Colours were successfully used to judge the temperature for centuries by master blacksmiths working with wrought iron, but it is good to know how imprecise they can be.

Jan

[Mark Reich]

Thanks a bunch, Mr Jan! Sorry I've been laid up for couple days.

Your scientific explanations are always incredible! That's like making science come alive. You're a great teacher!

Most of what I know relates to hardening and tempering of tool steel. The colors are supposed to be very accurate. You just need to know what color you're looking for. That's were it gets subjective, but experience will allow your eye to be very accurate.

For anyone heating steel in anything other than a knife kiln, there is one thing that is critical. It's actually so critical, that it's called "Critical". It's the austinization temperature, or the temperature you're looking for when you're trying to harden or normalize steel. Surprisingly, that color becomes easily recognizable.

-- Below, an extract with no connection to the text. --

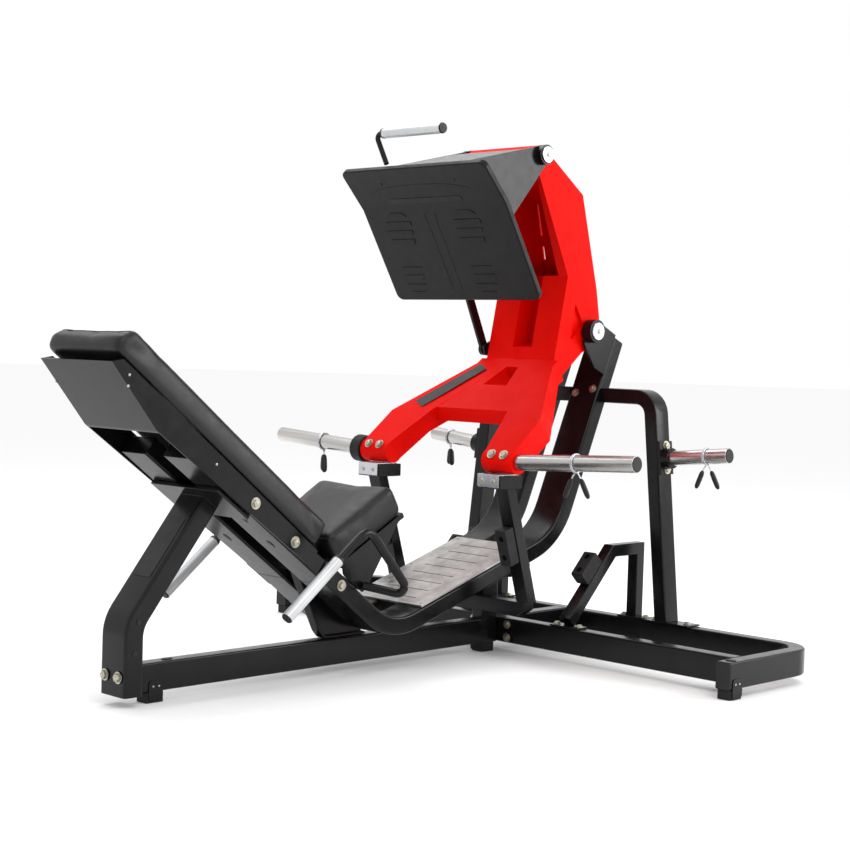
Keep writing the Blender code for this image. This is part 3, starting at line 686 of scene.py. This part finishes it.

I differentially harden most of my blades by heating the edge with an A/O torch, and a large welding tip. I have a a couple relevant videos that a friend took not long ago. One is of hardening the edge, and another shows how I draw the spine to spring steel. I'll have to try find to post them.

I just got a new laptop recently, and I didn't want to lose any information from the two cheap laptops it is replacing. I noticed I have way more pictures than I thought I did, so I'm trying to get them coordinated. I will try to get them posted as soon as I can.

I've seen color charts that assign very exact temperatures to the colors of steel, but I assume they are all for simple carbon tool steels. I know other steels have different temps, but I'm not familiar with them.

Especially now with all the new powdered steels, the applicable temperatures are quite a lot higher.

Of great importance to me are tempering colors, because I do need to know how hot a blade can get before it starts tempering and losing hardness while grinding.

I *think* tempering colors are only significant with hardened steel, and really have no relevance when grinding steel before hardening.